Читать «Новый Мир ( № 5 2004)» онлайн - страница 252

Новый Мир Журнал Новый Мир

Точно замечено о сопряжении эмигрантских житий с “осовремениванием религиозной проблематики”, о том, что каждая новая биография короче предыдущей, так как идеи уже были высказаны, остается лишь иллюстративный материал и т. д. Эмигранты, Борис Зайцев в частности, и сами писали о том, как — в тамошних житийных книгах — деятели русской культуры выходят из истории и становятся персонажами мифа. И “погибшая Россия приобретает черты небесного воинства”. Все так: мученические венцы, “последние могикане”, что же мы потеряли… Но как же хороши иные из них, и как много они, действительно, дали сюда: и “Державин” Ходасевича, и книги Берберовой, и беллетризованные жития святых Б. Зайцева и Шмелева. И хотя позднее, в пятидесятые, традицию житийной биографии, как замечает Пономарев, некоторые авторы продолжают как бы по инерции, выходит все равно здорово. Корней Чуковский в письме к Зайцеву назвал его книгу “Чехов” (1954) поэтической и “осиянной”.

Несмотря на то что иконостасы и пантеоны (эмигрантский и советский) типологически во многом родственны, останутся просто талантливые и неталантливые книги, верно ведь?

Вано Сирадегян. Две новеллы. С армянского. Перевод Тиграна Акопяна. Предисловие Анаит Баяндур. — “Дружба народов”, 2004, № 1.

Великолепный рассказчик, таинственный и в своем роде одиозный писатель, политик-оппозиционер, неизвестно где находящийся ныне, Вано, как считают любящие его прозу критики, — “наш армянский Шолом-Алейхем”. Здесь два рассказа: “Анжик” (1983) и “Жаль ребенка” (2000 — 2001).
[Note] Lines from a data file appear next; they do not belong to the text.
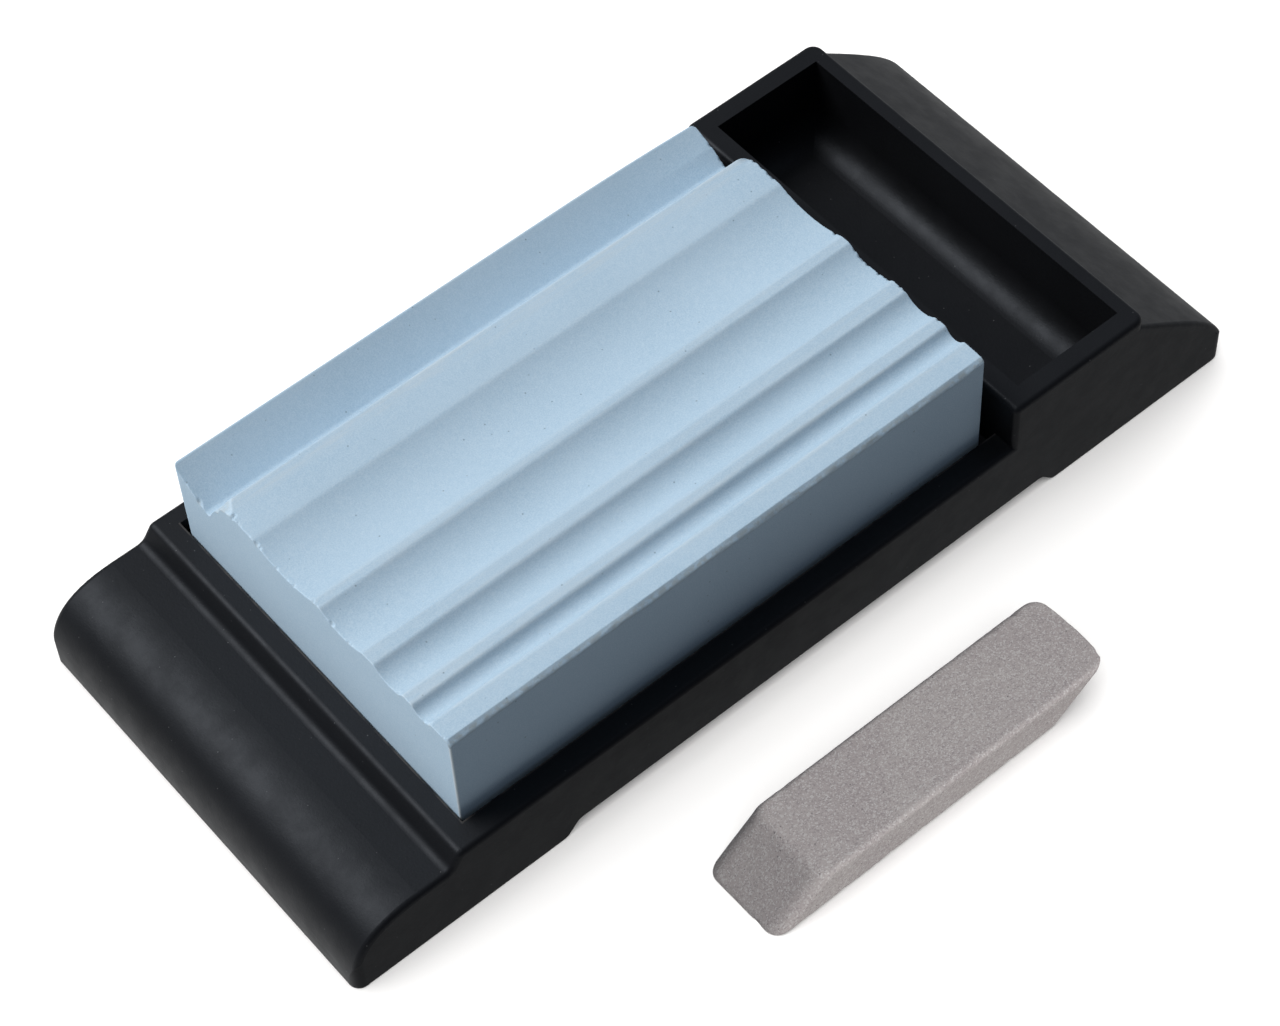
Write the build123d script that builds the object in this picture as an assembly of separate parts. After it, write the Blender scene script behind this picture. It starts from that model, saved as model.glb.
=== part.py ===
from build123d import *
import os

# Sharpening whetstone for carving tools: a moulded holder with a trough, a shaped whetstone that
# lies in it, a loose slip stone beside it, and four rubber pads under the ends of the holder.
# All sizes are in millimetres. "Along" runs the length of the holder from the left grip to the
# trough end, "across" runs from the near side to the far side, and heights start at the bench.

# Holder
HOLDER_LENGTH = 191.2
HOLDER_WIDTH = 84.0
GRIP_HEIGHT = 14.7
RIM_HEIGHT = 17.8
TROUGH_HEIGHT = 28.2
CORNER_RADIUS = 2.0
EDGE_RADIUS = 1.0
WALL = 2.6

# Left grip: its nose curves up from a short upright face. The two pulls say how far the curve
# runs straight at its foot and at its top, as shares of its height and its length.
NOSE_LENGTH = 14.0
NOSE_FOOT = 2.4
NOSE_FOOT_PULL = 0.57
NOSE_TOP_PULL = 0.72
COVE_START = 20.3
COVE_END = 22.5
COVE_RADIUS = 2.0
RIM_RADIUS = 1.4

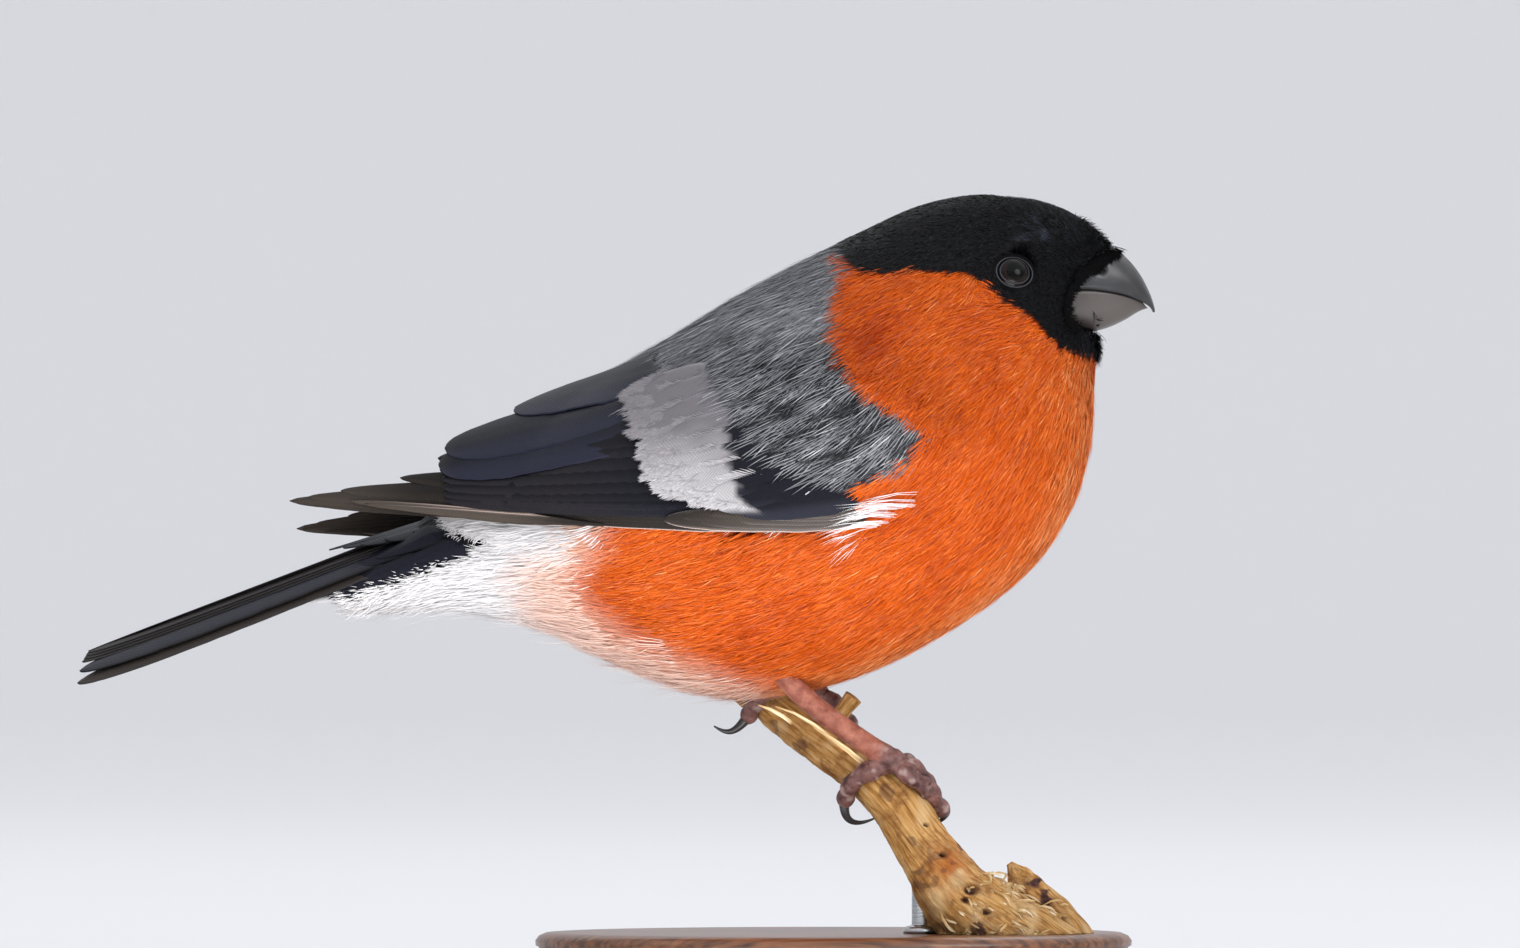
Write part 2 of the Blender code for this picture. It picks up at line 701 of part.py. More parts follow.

“Надо просто довольствоваться чувством, что сегодня пьешь тот же кофе, что и пятнадцать лет назад. Не исключено, что это давно уже не тот кофе, возможно, что вкус уже другой, но память вкуса подсказывает: вкус тот же. Не исключено также, что, если когда-либо будет потеряно и чувство вкуса, память вкуса не позволит догадаться об этом. Возможно, что, когда приблизится смерть, привычка жить не позволит догадаться и об этом. <…> Нет никого, кто явился бы из небытия на свет Божий по своей воле, и, значит, жизнь не может быть наказанием, потому что нельзя наказать невинного. Никто не рождается по своей воле, значит, не для того дарована ему жизнь, чтобы потом он с ужасом чувствовал свой уход. По большому счету, жизнь не может оплачиваться коварством. Уход в иной мир должен быть неосознаваем, как не бывает осознанным рождение. Обратное было бы нелогичным.

Ты не можешь чувствовать конец своего бытия, потому что невозможно почувствовать последний миг перед уходом. Поймать и прочувствовать этот последний миг не дано никому, ибо невозможно осознать и миг предпоследний. И так — до бесконечности, потому что никто до конца и не будет верить в неотвратимость последнего момента. „Не должен верить”, — пробормотал Одинокий”.